TASK DESCRIPTION.
Transcribe only part of the material below: the lines from the one containing "The three.js and" through the one containing "NEAR_OUT = Vector((0.0, -1.0, 0.0))", inclusive, exactly as written.

INFORMATION SUPPLIED.
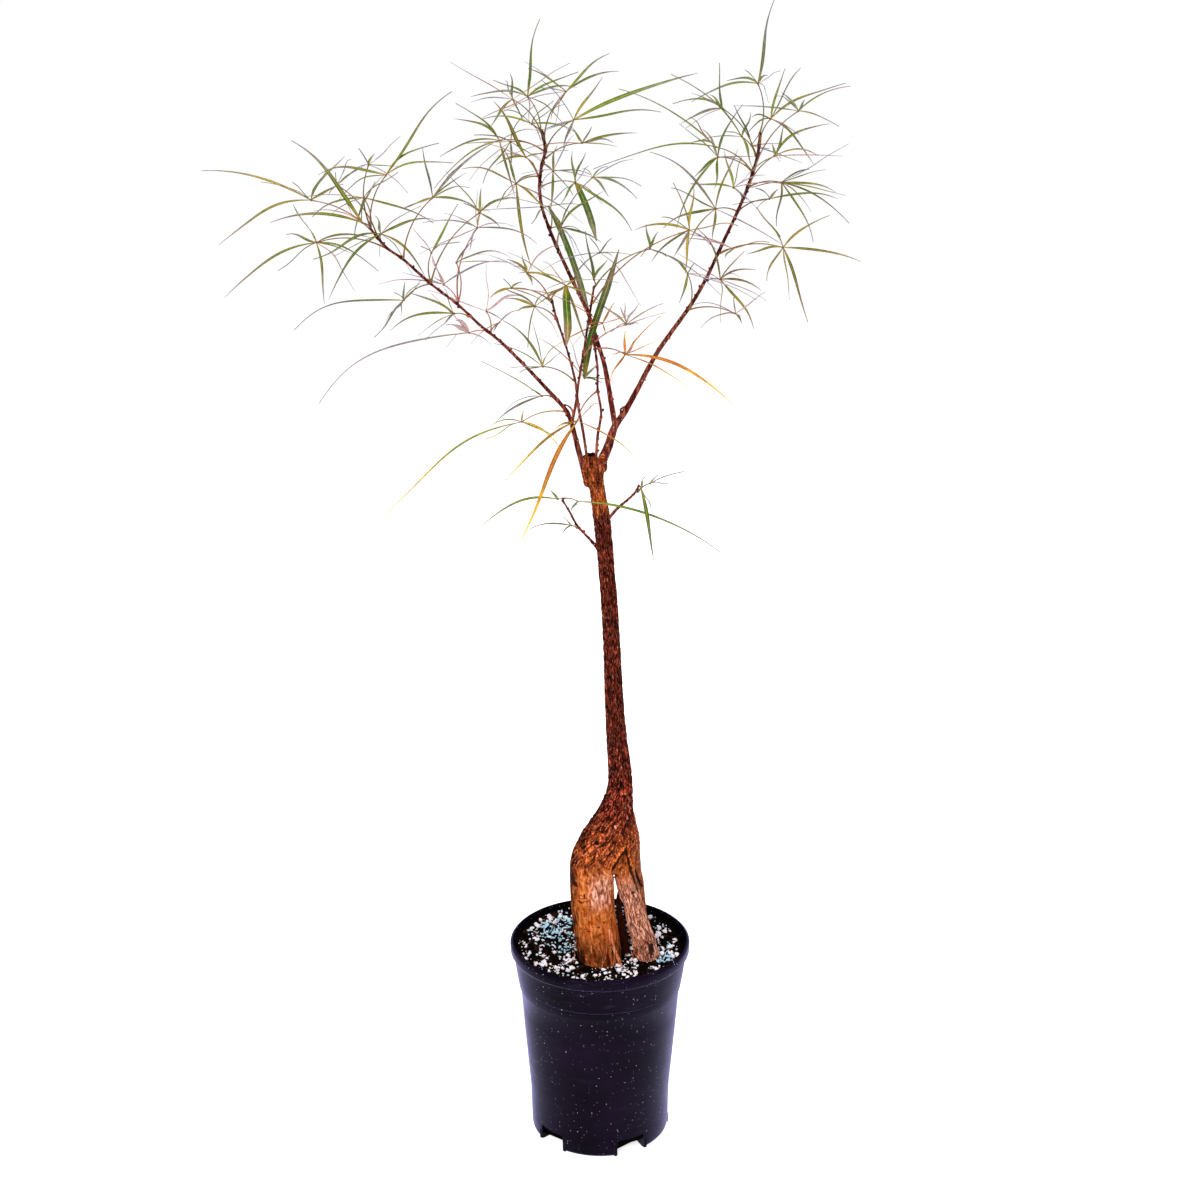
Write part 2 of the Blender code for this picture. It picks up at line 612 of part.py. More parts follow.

--

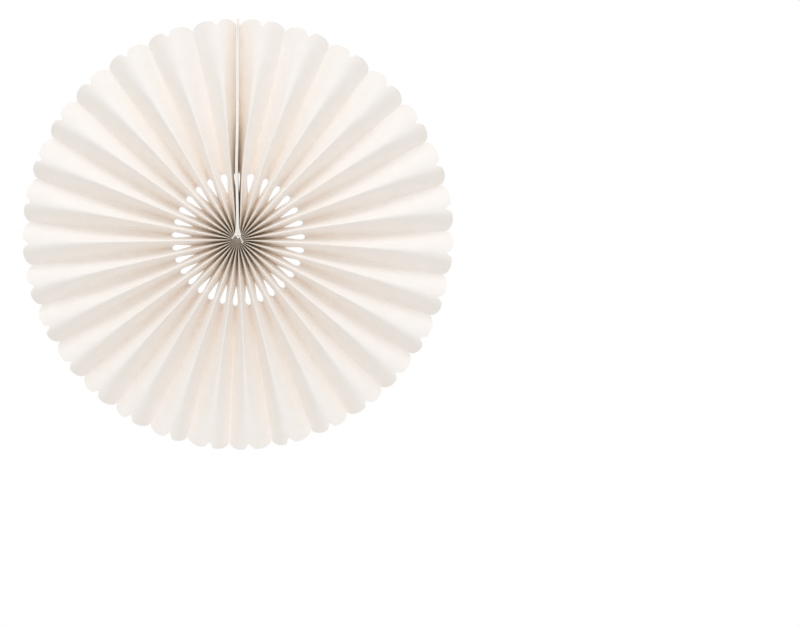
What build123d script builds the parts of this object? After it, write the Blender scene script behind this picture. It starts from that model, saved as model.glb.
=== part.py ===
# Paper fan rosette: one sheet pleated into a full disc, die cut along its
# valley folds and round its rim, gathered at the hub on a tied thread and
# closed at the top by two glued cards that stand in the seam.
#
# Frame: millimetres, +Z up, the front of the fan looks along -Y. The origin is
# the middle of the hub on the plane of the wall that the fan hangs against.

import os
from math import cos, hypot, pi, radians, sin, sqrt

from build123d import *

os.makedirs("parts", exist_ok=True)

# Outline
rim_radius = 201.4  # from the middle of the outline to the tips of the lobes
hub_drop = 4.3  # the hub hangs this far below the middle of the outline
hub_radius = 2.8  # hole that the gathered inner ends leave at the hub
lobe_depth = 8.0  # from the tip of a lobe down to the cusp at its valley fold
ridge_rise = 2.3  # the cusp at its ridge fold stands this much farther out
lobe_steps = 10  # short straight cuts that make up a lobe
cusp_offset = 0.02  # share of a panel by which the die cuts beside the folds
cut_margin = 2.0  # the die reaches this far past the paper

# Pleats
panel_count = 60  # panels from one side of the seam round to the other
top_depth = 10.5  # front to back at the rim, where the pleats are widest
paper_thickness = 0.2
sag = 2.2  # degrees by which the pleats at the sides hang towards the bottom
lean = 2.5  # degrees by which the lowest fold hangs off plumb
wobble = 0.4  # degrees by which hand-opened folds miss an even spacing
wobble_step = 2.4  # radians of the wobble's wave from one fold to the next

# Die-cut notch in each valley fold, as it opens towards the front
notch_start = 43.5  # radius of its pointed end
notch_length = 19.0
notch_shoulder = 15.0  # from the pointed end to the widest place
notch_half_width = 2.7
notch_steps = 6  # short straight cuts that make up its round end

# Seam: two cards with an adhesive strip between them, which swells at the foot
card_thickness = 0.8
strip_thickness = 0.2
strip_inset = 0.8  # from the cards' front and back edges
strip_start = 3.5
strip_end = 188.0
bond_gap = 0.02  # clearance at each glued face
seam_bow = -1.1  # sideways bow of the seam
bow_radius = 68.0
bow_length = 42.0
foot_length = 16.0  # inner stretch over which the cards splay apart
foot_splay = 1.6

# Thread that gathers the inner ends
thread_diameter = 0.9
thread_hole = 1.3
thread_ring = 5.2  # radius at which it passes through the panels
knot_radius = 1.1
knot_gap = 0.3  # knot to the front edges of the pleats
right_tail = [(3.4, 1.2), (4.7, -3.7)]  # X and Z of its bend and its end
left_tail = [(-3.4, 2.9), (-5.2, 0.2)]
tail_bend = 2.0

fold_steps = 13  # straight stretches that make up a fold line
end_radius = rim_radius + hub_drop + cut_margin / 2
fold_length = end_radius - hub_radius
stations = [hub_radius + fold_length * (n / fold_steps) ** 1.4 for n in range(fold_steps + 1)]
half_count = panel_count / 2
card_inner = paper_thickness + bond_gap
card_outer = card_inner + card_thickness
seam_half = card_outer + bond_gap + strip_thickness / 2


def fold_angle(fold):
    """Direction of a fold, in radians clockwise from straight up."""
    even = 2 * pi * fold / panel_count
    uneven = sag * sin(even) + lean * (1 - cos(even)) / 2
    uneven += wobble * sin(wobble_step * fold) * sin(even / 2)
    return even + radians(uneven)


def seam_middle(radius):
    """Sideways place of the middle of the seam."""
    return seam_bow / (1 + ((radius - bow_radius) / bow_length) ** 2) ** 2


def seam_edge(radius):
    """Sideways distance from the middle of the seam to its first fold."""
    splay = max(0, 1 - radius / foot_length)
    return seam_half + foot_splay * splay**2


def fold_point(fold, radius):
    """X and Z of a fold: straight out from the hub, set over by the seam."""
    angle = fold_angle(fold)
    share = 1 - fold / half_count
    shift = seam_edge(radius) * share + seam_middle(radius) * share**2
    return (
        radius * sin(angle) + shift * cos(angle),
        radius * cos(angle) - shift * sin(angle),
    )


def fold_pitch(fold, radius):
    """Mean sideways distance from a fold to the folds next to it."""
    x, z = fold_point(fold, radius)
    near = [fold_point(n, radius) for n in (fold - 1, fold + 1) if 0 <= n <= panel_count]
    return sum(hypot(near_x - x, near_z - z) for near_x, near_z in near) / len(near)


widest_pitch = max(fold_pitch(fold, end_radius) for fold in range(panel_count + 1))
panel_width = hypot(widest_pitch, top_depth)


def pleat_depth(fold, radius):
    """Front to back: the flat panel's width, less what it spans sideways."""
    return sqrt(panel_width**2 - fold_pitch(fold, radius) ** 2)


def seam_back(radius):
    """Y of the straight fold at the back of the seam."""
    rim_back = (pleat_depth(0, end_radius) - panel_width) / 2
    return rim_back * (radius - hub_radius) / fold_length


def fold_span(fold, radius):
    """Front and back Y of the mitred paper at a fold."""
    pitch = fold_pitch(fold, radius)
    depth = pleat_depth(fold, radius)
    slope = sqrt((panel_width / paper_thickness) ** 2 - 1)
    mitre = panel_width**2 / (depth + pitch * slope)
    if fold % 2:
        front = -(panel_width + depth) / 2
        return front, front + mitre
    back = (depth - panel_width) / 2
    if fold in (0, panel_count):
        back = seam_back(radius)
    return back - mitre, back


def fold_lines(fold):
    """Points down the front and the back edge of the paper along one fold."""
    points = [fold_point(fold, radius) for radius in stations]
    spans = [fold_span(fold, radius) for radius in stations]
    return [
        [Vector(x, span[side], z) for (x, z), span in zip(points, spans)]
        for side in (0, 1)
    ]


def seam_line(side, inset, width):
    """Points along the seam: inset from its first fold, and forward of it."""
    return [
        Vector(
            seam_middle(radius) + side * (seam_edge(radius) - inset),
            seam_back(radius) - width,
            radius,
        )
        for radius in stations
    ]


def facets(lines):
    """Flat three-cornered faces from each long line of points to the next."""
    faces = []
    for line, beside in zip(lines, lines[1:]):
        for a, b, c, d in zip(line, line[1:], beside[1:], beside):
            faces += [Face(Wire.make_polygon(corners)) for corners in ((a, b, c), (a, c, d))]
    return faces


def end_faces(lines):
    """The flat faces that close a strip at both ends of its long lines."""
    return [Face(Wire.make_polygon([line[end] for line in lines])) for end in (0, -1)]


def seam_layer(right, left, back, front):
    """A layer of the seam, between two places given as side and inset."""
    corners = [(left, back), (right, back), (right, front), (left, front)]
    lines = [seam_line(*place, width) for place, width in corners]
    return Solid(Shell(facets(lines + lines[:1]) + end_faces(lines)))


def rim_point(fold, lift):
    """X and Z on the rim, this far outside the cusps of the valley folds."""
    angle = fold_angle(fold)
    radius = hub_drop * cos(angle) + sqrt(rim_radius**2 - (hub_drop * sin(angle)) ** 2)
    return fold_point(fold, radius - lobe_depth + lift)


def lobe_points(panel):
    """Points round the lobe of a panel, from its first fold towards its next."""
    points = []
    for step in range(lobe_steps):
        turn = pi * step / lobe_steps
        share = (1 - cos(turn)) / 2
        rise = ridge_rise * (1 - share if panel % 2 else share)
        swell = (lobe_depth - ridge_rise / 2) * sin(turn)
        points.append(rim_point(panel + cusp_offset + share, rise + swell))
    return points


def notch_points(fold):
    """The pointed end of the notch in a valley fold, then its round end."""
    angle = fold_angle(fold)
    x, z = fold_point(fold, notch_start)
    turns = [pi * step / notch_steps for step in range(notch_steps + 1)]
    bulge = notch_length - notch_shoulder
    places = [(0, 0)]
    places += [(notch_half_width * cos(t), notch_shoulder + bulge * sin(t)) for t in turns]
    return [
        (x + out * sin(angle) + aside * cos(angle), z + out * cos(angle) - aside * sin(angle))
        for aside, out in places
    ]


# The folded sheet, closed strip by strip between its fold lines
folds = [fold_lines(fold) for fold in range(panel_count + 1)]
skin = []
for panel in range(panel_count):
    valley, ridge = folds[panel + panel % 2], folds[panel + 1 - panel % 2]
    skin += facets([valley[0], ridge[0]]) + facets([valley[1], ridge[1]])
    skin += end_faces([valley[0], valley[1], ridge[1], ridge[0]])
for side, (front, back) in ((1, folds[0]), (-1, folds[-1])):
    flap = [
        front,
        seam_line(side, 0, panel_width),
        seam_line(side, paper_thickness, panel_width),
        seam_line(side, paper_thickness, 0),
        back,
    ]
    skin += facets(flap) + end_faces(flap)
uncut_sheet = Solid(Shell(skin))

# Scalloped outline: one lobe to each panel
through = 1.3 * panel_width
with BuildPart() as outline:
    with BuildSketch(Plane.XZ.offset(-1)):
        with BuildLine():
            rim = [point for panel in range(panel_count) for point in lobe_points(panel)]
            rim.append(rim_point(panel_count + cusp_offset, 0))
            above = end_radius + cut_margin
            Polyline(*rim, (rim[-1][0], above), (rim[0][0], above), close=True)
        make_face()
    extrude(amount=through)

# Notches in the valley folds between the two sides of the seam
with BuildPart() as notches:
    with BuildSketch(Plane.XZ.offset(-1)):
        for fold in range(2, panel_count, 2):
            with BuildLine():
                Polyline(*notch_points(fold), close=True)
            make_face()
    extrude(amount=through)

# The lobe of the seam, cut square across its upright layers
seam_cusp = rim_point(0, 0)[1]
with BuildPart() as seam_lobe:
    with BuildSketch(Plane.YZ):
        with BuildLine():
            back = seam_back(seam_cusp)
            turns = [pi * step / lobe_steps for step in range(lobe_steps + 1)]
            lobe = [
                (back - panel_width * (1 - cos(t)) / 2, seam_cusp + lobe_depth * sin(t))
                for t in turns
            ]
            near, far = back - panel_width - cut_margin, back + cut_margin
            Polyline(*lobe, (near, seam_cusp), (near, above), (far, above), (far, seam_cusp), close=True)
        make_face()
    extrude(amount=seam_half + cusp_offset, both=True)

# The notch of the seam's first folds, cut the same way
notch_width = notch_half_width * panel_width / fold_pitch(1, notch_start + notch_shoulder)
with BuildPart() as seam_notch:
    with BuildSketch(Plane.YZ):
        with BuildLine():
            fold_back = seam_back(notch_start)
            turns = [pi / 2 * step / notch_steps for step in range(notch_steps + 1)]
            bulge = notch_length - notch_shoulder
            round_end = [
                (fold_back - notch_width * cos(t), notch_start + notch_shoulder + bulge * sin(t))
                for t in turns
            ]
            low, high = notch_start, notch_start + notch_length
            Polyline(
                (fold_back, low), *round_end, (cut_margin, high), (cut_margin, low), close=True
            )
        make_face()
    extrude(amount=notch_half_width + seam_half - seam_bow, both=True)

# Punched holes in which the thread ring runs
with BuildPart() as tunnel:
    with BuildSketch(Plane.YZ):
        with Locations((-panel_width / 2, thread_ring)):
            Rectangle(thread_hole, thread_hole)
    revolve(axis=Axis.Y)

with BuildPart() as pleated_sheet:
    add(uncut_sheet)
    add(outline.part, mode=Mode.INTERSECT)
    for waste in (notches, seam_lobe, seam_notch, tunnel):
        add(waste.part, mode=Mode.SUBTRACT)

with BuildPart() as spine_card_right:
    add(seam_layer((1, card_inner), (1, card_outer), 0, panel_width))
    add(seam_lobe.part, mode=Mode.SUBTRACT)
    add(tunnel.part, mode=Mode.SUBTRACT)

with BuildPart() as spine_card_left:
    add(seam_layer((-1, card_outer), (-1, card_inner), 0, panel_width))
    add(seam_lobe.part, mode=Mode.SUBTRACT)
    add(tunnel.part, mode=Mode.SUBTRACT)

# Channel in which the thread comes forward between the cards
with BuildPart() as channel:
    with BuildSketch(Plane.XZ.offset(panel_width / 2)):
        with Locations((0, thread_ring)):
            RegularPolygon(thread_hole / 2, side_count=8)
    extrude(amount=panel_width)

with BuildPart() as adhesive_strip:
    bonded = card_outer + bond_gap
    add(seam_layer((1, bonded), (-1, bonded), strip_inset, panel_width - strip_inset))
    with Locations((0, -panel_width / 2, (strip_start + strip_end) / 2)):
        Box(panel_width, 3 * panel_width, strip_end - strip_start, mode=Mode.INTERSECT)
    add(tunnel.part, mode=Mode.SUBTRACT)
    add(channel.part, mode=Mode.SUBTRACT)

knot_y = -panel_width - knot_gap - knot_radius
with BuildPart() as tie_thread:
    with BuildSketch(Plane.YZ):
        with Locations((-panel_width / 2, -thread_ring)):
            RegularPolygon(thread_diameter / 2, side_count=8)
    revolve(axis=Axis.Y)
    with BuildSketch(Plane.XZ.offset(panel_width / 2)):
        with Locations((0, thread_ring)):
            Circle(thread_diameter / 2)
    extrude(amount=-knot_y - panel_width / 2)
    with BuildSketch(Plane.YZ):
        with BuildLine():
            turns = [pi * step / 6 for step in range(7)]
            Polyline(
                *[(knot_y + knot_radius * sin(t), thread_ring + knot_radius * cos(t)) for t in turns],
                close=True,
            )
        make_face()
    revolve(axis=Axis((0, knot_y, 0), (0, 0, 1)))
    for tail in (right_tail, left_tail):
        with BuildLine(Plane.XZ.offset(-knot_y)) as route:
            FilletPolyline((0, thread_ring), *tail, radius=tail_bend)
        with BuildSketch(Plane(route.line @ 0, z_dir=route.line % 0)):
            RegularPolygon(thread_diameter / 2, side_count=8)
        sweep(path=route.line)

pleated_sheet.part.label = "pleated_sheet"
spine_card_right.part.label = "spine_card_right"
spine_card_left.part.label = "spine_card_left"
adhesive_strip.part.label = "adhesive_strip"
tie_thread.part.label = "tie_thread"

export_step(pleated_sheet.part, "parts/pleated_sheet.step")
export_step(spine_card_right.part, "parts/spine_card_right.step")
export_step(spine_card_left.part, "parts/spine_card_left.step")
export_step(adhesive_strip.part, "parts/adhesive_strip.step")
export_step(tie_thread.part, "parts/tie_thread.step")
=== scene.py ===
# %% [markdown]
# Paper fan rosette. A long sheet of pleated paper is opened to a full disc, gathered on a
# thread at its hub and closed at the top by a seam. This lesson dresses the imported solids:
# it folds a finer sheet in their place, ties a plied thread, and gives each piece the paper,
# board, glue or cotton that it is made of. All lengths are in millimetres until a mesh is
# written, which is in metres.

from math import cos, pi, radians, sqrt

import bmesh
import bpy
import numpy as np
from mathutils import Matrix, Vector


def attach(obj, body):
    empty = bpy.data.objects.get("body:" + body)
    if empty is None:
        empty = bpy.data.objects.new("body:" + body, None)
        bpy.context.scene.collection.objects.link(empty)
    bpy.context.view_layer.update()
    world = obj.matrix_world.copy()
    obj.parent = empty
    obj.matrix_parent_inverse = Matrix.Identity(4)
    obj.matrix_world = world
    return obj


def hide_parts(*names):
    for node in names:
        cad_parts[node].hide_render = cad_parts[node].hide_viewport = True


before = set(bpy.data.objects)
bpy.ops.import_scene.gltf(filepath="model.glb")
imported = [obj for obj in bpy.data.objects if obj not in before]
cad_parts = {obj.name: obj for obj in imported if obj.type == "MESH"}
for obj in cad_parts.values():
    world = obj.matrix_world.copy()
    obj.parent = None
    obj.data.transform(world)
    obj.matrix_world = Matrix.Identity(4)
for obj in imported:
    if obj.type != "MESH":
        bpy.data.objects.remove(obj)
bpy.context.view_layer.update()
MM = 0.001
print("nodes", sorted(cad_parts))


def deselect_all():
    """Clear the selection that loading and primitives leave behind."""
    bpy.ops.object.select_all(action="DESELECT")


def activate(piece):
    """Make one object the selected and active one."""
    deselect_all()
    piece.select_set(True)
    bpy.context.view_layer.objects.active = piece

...

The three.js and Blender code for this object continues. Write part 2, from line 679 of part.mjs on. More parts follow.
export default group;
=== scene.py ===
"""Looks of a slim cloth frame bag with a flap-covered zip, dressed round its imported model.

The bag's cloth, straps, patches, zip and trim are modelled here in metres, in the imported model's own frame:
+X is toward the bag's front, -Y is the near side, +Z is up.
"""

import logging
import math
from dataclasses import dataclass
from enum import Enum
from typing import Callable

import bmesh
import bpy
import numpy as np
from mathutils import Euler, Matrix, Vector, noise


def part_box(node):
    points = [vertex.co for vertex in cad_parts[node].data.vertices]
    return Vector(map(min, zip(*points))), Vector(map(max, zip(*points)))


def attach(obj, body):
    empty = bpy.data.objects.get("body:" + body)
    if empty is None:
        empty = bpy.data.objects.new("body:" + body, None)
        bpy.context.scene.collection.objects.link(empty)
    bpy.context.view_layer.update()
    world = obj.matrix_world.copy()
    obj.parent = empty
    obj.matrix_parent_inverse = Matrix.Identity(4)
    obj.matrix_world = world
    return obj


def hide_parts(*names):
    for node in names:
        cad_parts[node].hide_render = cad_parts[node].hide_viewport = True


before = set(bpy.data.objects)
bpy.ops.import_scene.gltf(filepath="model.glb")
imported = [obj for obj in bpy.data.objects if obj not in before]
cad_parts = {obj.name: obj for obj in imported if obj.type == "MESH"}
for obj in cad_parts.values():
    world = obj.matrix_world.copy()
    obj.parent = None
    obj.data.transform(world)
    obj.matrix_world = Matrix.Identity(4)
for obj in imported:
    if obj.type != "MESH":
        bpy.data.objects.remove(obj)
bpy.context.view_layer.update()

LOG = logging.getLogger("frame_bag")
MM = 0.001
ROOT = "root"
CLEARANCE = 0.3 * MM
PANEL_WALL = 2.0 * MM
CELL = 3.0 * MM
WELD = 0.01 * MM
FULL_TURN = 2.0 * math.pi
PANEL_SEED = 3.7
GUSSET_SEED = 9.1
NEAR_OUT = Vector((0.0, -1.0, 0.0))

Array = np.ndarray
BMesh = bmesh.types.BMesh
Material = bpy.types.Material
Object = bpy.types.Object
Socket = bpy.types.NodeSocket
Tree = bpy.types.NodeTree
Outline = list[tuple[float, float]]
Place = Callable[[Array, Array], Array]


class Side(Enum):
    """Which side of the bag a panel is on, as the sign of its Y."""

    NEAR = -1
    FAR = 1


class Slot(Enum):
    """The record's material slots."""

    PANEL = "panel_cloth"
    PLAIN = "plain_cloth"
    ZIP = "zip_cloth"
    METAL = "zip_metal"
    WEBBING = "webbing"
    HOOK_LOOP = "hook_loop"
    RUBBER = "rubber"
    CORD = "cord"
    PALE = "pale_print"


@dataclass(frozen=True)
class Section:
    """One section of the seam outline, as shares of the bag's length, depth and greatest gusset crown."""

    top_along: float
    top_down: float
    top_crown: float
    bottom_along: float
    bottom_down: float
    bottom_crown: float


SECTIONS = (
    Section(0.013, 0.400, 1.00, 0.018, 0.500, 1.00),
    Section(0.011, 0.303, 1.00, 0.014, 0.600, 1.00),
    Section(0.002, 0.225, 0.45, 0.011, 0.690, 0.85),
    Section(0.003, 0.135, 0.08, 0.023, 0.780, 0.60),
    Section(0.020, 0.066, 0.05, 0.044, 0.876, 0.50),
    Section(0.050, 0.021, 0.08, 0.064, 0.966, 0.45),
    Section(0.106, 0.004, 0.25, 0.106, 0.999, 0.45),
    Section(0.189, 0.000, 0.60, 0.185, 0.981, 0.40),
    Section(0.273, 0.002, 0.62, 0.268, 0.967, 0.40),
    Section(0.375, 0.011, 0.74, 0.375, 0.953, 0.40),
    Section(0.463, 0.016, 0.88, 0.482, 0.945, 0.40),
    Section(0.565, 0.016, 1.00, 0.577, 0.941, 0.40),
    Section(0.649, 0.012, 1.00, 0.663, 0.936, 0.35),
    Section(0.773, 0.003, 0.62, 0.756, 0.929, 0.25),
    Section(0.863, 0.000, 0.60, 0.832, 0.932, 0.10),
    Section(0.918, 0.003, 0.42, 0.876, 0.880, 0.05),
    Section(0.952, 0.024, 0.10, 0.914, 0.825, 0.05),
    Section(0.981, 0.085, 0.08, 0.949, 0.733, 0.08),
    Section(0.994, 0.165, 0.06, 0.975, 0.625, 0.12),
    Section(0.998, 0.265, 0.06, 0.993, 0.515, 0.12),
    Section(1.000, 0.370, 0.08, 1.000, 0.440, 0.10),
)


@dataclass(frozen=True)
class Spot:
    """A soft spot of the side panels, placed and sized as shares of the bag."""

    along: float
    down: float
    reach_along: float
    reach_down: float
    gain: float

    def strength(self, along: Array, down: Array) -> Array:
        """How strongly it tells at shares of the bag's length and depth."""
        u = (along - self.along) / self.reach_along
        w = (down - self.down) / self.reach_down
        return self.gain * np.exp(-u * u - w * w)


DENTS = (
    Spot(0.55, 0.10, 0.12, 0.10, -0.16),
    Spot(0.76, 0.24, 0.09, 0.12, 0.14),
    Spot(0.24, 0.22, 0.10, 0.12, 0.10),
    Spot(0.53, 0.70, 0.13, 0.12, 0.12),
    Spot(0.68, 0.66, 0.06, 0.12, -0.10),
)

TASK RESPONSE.
The three.js and Blender code for this object continues. Write part 2, from line 679 of part.mjs on. More parts follow.
export default group;
=== scene.py ===
"""Looks of a slim cloth frame bag with a flap-covered zip, dressed round its imported model.

The bag's cloth, straps, patches, zip and trim are modelled here in metres, in the imported model's own frame:
+X is toward the bag's front, -Y is the near side, +Z is up.
"""

import logging
import math
from dataclasses import dataclass
from enum import Enum
from typing import Callable

import bmesh
import bpy
import numpy as np
from mathutils import Euler, Matrix, Vector, noise


def part_box(node):
    points = [vertex.co for vertex in cad_parts[node].data.vertices]
    return Vector(map(min, zip(*points))), Vector(map(max, zip(*points)))


def attach(obj, body):
    empty = bpy.data.objects.get("body:" + body)
    if empty is None:
        empty = bpy.data.objects.new("body:" + body, None)
        bpy.context.scene.collection.objects.link(empty)
    bpy.context.view_layer.update()
    world = obj.matrix_world.copy()
    obj.parent = empty
    obj.matrix_parent_inverse = Matrix.Identity(4)
    obj.matrix_world = world
    return obj


def hide_parts(*names):
    for node in names:
        cad_parts[node].hide_render = cad_parts[node].hide_viewport = True


before = set(bpy.data.objects)
bpy.ops.import_scene.gltf(filepath="model.glb")
imported = [obj for obj in bpy.data.objects if obj not in before]
cad_parts = {obj.name: obj for obj in imported if obj.type == "MESH"}
for obj in cad_parts.values():
    world = obj.matrix_world.copy()
    obj.parent = None
    obj.data.transform(world)
    obj.matrix_world = Matrix.Identity(4)
for obj in imported:
    if obj.type != "MESH":
        bpy.data.objects.remove(obj)
bpy.context.view_layer.update()

LOG = logging.getLogger("frame_bag")
MM = 0.001
ROOT = "root"
CLEARANCE = 0.3 * MM
PANEL_WALL = 2.0 * MM
CELL = 3.0 * MM
WELD = 0.01 * MM
FULL_TURN = 2.0 * math.pi
PANEL_SEED = 3.7
GUSSET_SEED = 9.1
NEAR_OUT = Vector((0.0, -1.0, 0.0))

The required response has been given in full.